Q3). PWC audit shows LCF having only about £6 million and if your loan rate to interest rate is say 7% it will not cover staff salaries overheads and profit. A). New Investors money is rapidly coming in and currently stands at about £30 adequately covering overheads.
Q4). Can I see a small SME sample loan . A). Thats confidential and its all approved by PWC and the FCA giving you assurance.
I have asked the FCA several Q on their approval of LCF and escalated it to Andrew Bailey due to no response and he dodged to answer. I also forwarded the same Q to Dame Gloster. I put these questions again to the FCA on 8 July 2021 and no response . I am considering now resending it with a Freedom Of Information request.
If the FCA were required under their approval process in June 2016 to visit LCF premises, these questions need addressing and this was also sent to Dame Gloster. The FCA have repeatidly failed to respond to these queries.
a). Which LCF premises did the FCA visit with times and logs
b). Which LCF directors/staff did the FCA deal with giving them ADVICE and the ADVICE given.
c) Were the FCA under the impression it was staffed by LCF or aware or made aware that the office was staffed by Surge fronting up as LCF with LCF Business Cards.

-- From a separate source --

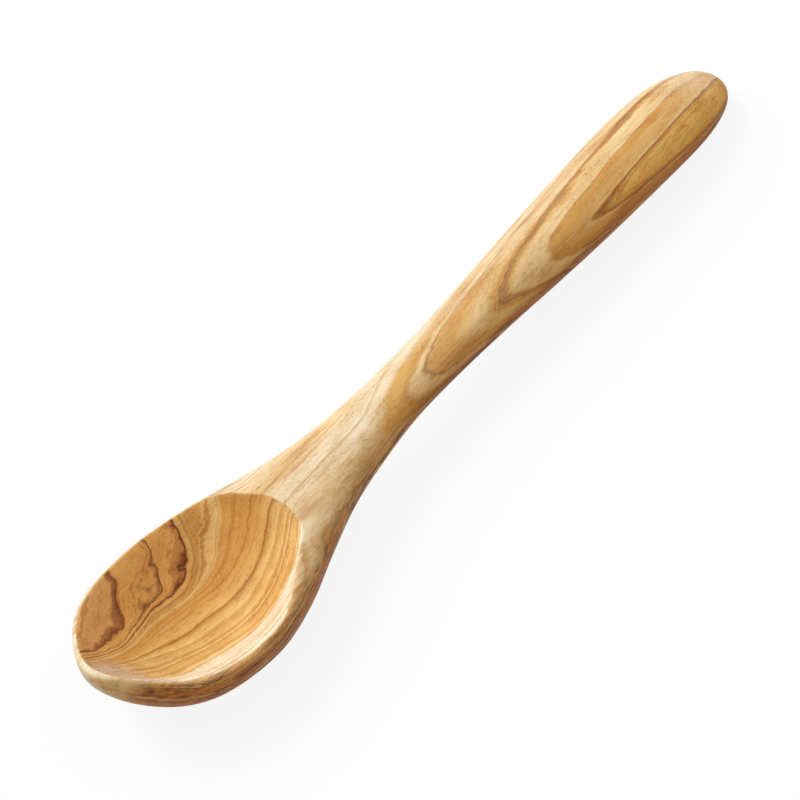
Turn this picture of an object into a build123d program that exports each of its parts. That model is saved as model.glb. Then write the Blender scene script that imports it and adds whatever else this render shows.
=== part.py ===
from build123d import *
import math
import os

# A table spoon carved in one piece from a single blank of olive wood.
# It lies as on a table: the bowl's tip at low X, the handle's end at high X, Z up,
# resting on the underside of the bowl and of the handle's end.

# Lengths along the spoon, in millimetres
bowl_length = 60.0
neck_length = 43.0
handle_length = 97.0

# Widths across the spoon
bowl_width = 37.8
neck_width = 11.7
handle_width = 16.9

# Thicknesses and heights
neck_thickness = 10.0
handle_thickness = 13.4
bowl_drop = 13.6
rim_rise = 3.4
tip_lift = 10.0

# Roundings of the bowl's tip, above and below, and of the handle's end
tip_rounding_length = 25.0
underside_rounding_length = 22.5
butt_rounding_length = 28.5

# The hollow, from the rim at the tip to the edge at the neck
tip_rim = 2.0
hollow_length = 56.4
floor_height = 4.7
hollow_depth = 13.6
neck_edge_length = 6.0

# The worn flat under the bowl that the spoon rests on
flat_depth = 0.5

# Height by which the cutting form stands over the rim
overrun = 12.0

# Shares of the bowl's, the neck's and the handle's length, each with a share of a size there
bowl_width_shares = [(0.0, 0.61), (0.2, 0.886), (0.4, 0.997), (0.6, 1.007), (0.8, 0.868)]
neck_width_shares = [(0.0, 2.085), (0.28, 1.51), (0.56, 1.186), (0.84, 1.013)]
handle_width_shares = [
    (0.07, 0.693), (0.23, 0.758), (0.38, 0.855), (0.54, 0.935),
    (0.67, 0.978), (0.77, 0.988), (0.88, 0.994), (1.0, 0.952),
]
bowl_lift_shares = [(0.0, 1.01), (0.2, 0.445), (0.4, 0.175), (0.6, 0.016), (0.8, -0.055)]
neck_lift_shares = [(0.0, 0.83), (0.28, 0.773), (0.56, 0.738), (0.84, 0.738)]
handle_lift_shares = [
    (0.07, 0.64), (0.23, 0.542), (0.38, 0.427), (0.54, 0.3),
    (0.67, 0.216), (0.77, 0.11), (0.88, -0.099), (1.0, -0.468),
]
bowl_rise_shares = [(0.0, 1.55), (0.2, 0.9), (0.4, 1.02), (0.6, 1.38), (0.8, 1.8)]
bowl_drop_shares = [(0.0, 0.94), (0.2, 0.92), (0.4, 0.922), (0.6, 0.975), (0.8, 0.96)]
neck_rise_shares = [(0.0, 1.235), (0.28, 1.154), (0.56, 1.008), (0.84, 0.995)]
neck_drop_shares = [(0.0, 2.206), (0.28, 1.486), (0.56, 1.154), (0.84, 1.008)]
handle_thickness_shares = [
    (0.07, 0.734), (0.23, 0.813), (0.38, 0.884), (0.54, 0.955),
    (0.67, 0.982), (0.77, 0.984), (0.88, 0.99), (1.0, 0.9),
]

# How full a section's corners are above and below its widest line: 0.55 is an ellipse, 1 is boxy
bowl_fullness_shares = [(0.0, 0.65), (0.8, 0.65)]
neck_fullness_shares = [(0.0, 0.68), (0.28, 0.65), (0.56, 0.63), (0.84, 0.615)]
handle_fullness_share = 0.613
underside_fullness_share = 0.65

# How square the ends are in plan and profile: 2 is an ellipse
end_squareness_share = 2.05
butt_squareness_share = 2.75

# Points along each quarter of a section's outline
quarter_steps = 6

# How far out the last section of each rounded end lies, which leaves it a small face
tip_reach_share = 0.997
butt_reach_share = 0.998

# Places of the sections, as shares of the length that each row belongs to
tip_station_shares = [0.0, 0.03, 0.09, 0.16, 0.27, 0.42, 0.6, 0.8]
bowl_station_shares = [0.4, 0.5, 0.6, 0.7, 0.8, 0.9]
neck_station_shares = [0.0, 0.14, 0.28, 0.45, 0.7]
handle_station_shares = [0.0, 0.15, 0.3, 0.45, 0.6]
butt_station_shares = [1.0, 0.8, 0.62, 0.46, 0.32, 0.2, 0.11, 0.05, 0.015, 0.0]

# Shares of the hollow's length, with the lip's place across on each side as a share of the body
near_lip_shares = [
    (0.0, 0.93), (0.5, 0.935), (0.62, 0.93), (0.71, 0.875), (0.78, 0.8),
    (0.85, 0.735), (0.91, 0.68), (1.0, 0.7),
]
far_lip_shares = [
    (0.0, 0.93), (0.5, 0.94), (0.71, 0.945), (0.78, 0.93), (0.85, 0.91),
    (0.9, 0.87), (0.94, 0.73), (0.97, 0.56), (1.0, 0.48),
]
# Height of the hollow's floor along the middle, as shares of the hollow's depth
floor_shares = [
    (0.0, 1.38), (0.06, 1.169), (0.124, 0.926), (0.195, 0.669), (0.284, 0.404), (0.39, 0.184),
    (0.496, 0.051), (0.603, 0.0), (0.691, 0.029), (0.771, 0.162), (0.851, 0.397), (0.922, 0.669),
    (0.975, 0.897), (1.0, 0.99),
]
# Wall of the hollow from its floor to the lip, as shares of the half width and of the depth
wall_shares = [(0.0, -1.0), (0.24, -0.955), (0.45, -0.82), (0.63, -0.6), (0.78, -0.355), (0.9, -0.145)]
# The cutting form over the lip, as shares of the half width and of the overrun
overrun_shares = [(1.0, 0.0), (1.12, 0.14), (1.24, 0.36), (1.22, 0.62), (0.9, 0.87), (0.45, 0.98)]
hollow_station_shares = [
    0.0, 0.015, 0.05, 0.11, 0.19, 0.28, 0.38, 0.48, 0.58, 0.67,
    0.75, 0.82, 0.88, 0.925, 0.96, 0.983, 0.996, 1.0,
]
neck_edge_squareness_share = 2.2
top_squareness_share = 2.35

spoon_length = bowl_length + neck_length + handle_length
tip_place = -spoon_length / 2
neck_start = bowl_length
handle_start = bowl_length + neck_length
bowl_seat = bowl_drop - flat_depth
handle_seat = handle_thickness / 2


def placed(shares, start, length, base, size):
    """Turn shares into places along the spoon, each with the size found there."""
    return [(start + along * length, base + share * size) for along, share in shares]


def smooth(points, at):
    """Read a smooth curve through the points, at one place along the spoon."""
    count = len(points)
    slopes = []
    for i in range(count):
        before = points[max(i - 1, 0)]
        after = points[min(i + 1, count - 1)]
        slopes.append((after[1] - before[1]) / (after[0] - before[0]))
    i = 0
    while i < count - 2 and at > points[i + 1][0]:
        i += 1
    gap = points[i + 1][0] - points[i][0]
    t = (at - points[i][0]) / gap
    start_part = (1 + 2 * t) * (1 - t) ** 2 * points[i][1] + t * (1 - t) ** 2 * gap * slopes[i]
    end_part = t**2 * (3 - 2 * t) * points[i + 1][1] + t**2 * (t - 1) * gap * slopes[i + 1]
    return start_part + end_part


def rounding(reach, squareness):
    """Share of the full section that is left at a share of the way out to a rounded end."""
    return (1 - max(reach, 0.0) ** squareness) ** (1 / squareness)


half_widths = (
    placed(bowl_width_shares, 0.0, bowl_length, 0.0, bowl_width / 2)
    + placed(neck_width_shares, neck_start, neck_length, 0.0, neck_width / 2)
    + placed(handle_width_shares, handle_start, handle_length, 0.0, handle_width / 2)
)
middles = (
    placed(bowl_lift_shares, 0.0, bowl_length, bowl_seat, tip_lift)
    + placed(neck_lift_shares, neck_start, neck_length, handle_seat, bowl_seat - handle_seat)
    + placed(handle_lift_shares, handle_start, handle_length, handle_seat, bowl_seat - handle_seat)
)
rises = (
    placed(bowl_rise_shares, 0.0, bowl_length, 0.0, rim_rise)
    + placed(neck_rise_shares, neck_start, neck_length, 0.0, neck_thickness / 2)
    + placed(handle_thickness_shares, handle_start, handle_length, 0.0, handle_thickness / 2)
)
drops = (
    placed(bowl_drop_shares, 0.0, bowl_length, 0.0, bowl_drop)
    + placed(neck_drop_shares, neck_start, neck_length, 0.0, neck_thickness / 2)
    + placed(handle_thickness_shares, handle_start, handle_length, 0.0, handle_thickness / 2)
)
near_lips = placed(near_lip_shares, tip_rim, hollow_length, 0.0, 1)
far_lips = placed(far_lip_shares, tip_rim, hollow_length, 0.0, 1)
floors = placed(floor_shares, tip_rim, hollow_length, floor_height, hollow_depth)
fullnesses = (
    placed(bowl_fullness_shares, 0.0, bowl_length, 0.0, 1)
    + placed(neck_fullness_shares, neck_start, neck_length, 0.0, 1)
    + [(handle_start, handle_fullness_share), (spoon_length, handle_fullness_share)]
)


def quarter(start, first_handle, second_handle, end):
    """Points along one quarter of a section's outline, all but its last."""
    points = []
    for i in range(quarter_steps):
        t = i / quarter_steps
        shares = ((1 - t) ** 3, 3 * t * (1 - t) ** 2, 3 * t**2 * (1 - t), t**3)
        corners = (start, first_handle, second_handle, end)
        across = sum(share * corner[0] for share, corner in zip(shares, corners))
        up = sum(share * corner[1] for share, corner in zip(shares, corners))
        points.append((across, up))
    return points


def sizes(at):
    """Half width, rise and drop of the body at one place, rounded off towards both ends."""
    tip = rounding(tip_reach_share * (1 - at / tip_rounding_length), end_squareness_share)
    under = rounding(tip_reach_share * (1 - at / underside_rounding_length), end_squareness_share)
    from_butt = spoon_length - at
    butt = rounding(butt_reach_share * (1 - from_butt / butt_rounding_length), butt_squareness_share)
    half_width = smooth(half_widths, at) * tip * butt
    return half_width, smooth(rises, at) * tip * butt, smooth(drops, at) * under * butt


def outline(place, points):
    """A closed smooth face through points, on a plane across the spoon."""
    with BuildSketch(place) as section:
        with BuildLine():
            add(Edge.make_spline(points, periodic=True, parameters=range(len(points) + 1)))
        make_face()
    return section.sketch.face()


def body_section(at):
    """The spoon's section at one place."""
    half_width, rise, drop = sizes(at)
    above = smooth(fullnesses, at)
    below = underside_fullness_share
    left = (-half_width, 0)
    right = (half_width, 0)
    top = (0, rise)
    bottom = (0, -drop)
    place = Plane(origin=(tip_place + at, 0, smooth(middles, at)), x_dir=(0, 1, 0), z_dir=(1, 0, 0))
    points = quarter(top, (above * half_width, rise), (half_width, above * rise), right)
    points += quarter(right, (half_width, -below * drop), (below * half_width, -drop), bottom)
    points += quarter(bottom, (-below * half_width, -drop), (-half_width, -below * drop), left)
    points += quarter(left, (-half_width, above * rise), (-above * half_width, rise), top)
    return outline(place, points)


def hollow_section(at):
    """Section of the form that cuts the hollow: floor and walls below the lip, and room above it."""
    half_width, rise, drop = sizes(at)
    middle = smooth(middles, at)
    from_tip = at - tip_rim
    from_neck = hollow_length - from_tip
    end = rounding(tip_reach_share * (1 - from_tip / tip_rounding_length), end_squareness_share)
    end *= rounding(tip_reach_share * (1 - from_neck / neck_edge_length), neck_edge_squareness_share)
    floor = smooth(floors, at)
    top = middle + rise + overrun
    sides = []
    for lips in (far_lips, near_lips):
        across = smooth(half_widths, at) * smooth(lips, at) * end
        lip = middle + rise * rounding(min(across / half_width, 1), top_squareness_share)
        side = [(share * across, lip + depth * (lip - floor)) for share, depth in wall_shares]
        side += [(share * across, lip + height * (top - lip)) for share, height in overrun_shares]
        sides.append(side)
    far, near = sides
    points = [(0, top)] + far[::-1] + [(-across, up) for across, up in near[1:]]
    return outline(Plane(origin=(tip_place + at, 0, 0), x_dir=(0, 1, 0), z_dir=(1, 0, 0)), points)


stations = [share * tip_rounding_length for share in tip_station_shares]
stations += [share * bowl_length for share in bowl_station_shares]
stations += [neck_start + share * neck_length for share in neck_station_shares]
stations += [handle_start + share * handle_length for share in handle_station_shares]
stations += [spoon_length - share * butt_rounding_length for share in butt_station_shares]

body_sections = [body_section(station) for station in stations]

hollow_stations = [tip_rim + share * hollow_length for share in hollow_station_shares]
hollow_sections = [hollow_section(station) for station in hollow_stations]

# The spoon: a body lofted through its sections and made even by mirroring its half,
# the hollow taken out, and the worn flat cut below
with BuildPart() as spoon:
    loft(body_sections)
    split(bisect_by=Plane.XZ, keep=Keep.TOP)
    mirror(about=Plane.XZ)
    loft(hollow_sections, mode=Mode.SUBTRACT)
    split(bisect_by=Plane.XY, keep=Keep.TOP)

spoon.part.label = "spoon"
os.makedirs("parts", exist_ok=True)
export_step(spoon.part, "parts/spoon.step")
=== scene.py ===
import math

import bpy
import numpy as np
from mathutils import Matrix, Vector


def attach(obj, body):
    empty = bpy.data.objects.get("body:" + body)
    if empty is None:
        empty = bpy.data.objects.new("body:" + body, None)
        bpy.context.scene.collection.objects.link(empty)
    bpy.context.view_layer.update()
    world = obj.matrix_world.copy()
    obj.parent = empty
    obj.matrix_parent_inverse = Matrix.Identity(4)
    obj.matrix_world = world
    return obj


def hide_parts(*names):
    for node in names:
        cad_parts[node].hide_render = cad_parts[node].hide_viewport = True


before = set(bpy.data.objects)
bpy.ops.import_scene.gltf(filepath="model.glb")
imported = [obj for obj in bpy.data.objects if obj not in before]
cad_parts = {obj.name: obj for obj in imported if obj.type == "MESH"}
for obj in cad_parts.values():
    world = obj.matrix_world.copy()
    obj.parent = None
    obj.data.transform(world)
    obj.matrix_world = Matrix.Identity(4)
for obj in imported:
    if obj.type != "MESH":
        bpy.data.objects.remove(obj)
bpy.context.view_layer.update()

# The looks of a wooden table spoon, carved from one blank of olive wood.
# Lengths are in millimetres, as in the part's own source, and become metres when the mesh is made.
MM = 0.001

# Driving sizes, the part's own, but the bowl is a touch narrower and its rim thinner at the tip
BOWL_LENGTH, NECK_LENGTH, HANDLE_LENGTH = 60.0, 43.0, 97.0
BOWL_WIDTH, NECK_WIDTH, HANDLE_WIDTH = 37.78, 11.7, 16.9
NECK_THICKNESS, HANDLE_THICKNESS = 10.0, 13.4
BOWL_DROP, RIM_RISE, TIP_LIFT = 13.6, 3.4, 10.0
TIP_ROUNDING, UNDERSIDE_ROUNDING, BUTT_ROUNDING = 25.0, 22.5, 28.5
TIP_RIM, HOLLOW_LENGTH, FLOOR_HEIGHT, HOLLOW_DEPTH = 1.2, 57.2, 4.7, 13.6
NECK_EDGE, FLAT_DEPTH, OVERRUN = 6.0, 0.5, 12.0
LENGTH = BOWL_LENGTH + NECK_LENGTH + HANDLE_LENGTH
HANDLE_START = BOWL_LENGTH + NECK_LENGTH
BOWL_SEAT, HANDLE_SEAT = BOWL_DROP - FLAT_DEPTH, HANDLE_THICKNESS / 2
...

d).What LCF documents did the FCA inspect as part of the approval process and what ADVICE was given on them .
e). The fact that LCF advertising literature made so many erroneous false claims and made no mention they were making loans to themselves rather than the claimed SME. What questions did the FCA put to LCF and the ADVICE given back. Their MOM and tel conversation between LCF and FCA require vetting which I trust you can gain access to.
f). LCF marketing makes No mention of Surge and their 25% Commission and were the FCA aware of this when approving their marketing material as the FCA replies on this have been evasive. I have asked the FCA on 3 separate occasions to clarify this as in my e mail to Andrew Bailey below and this still was never responded to.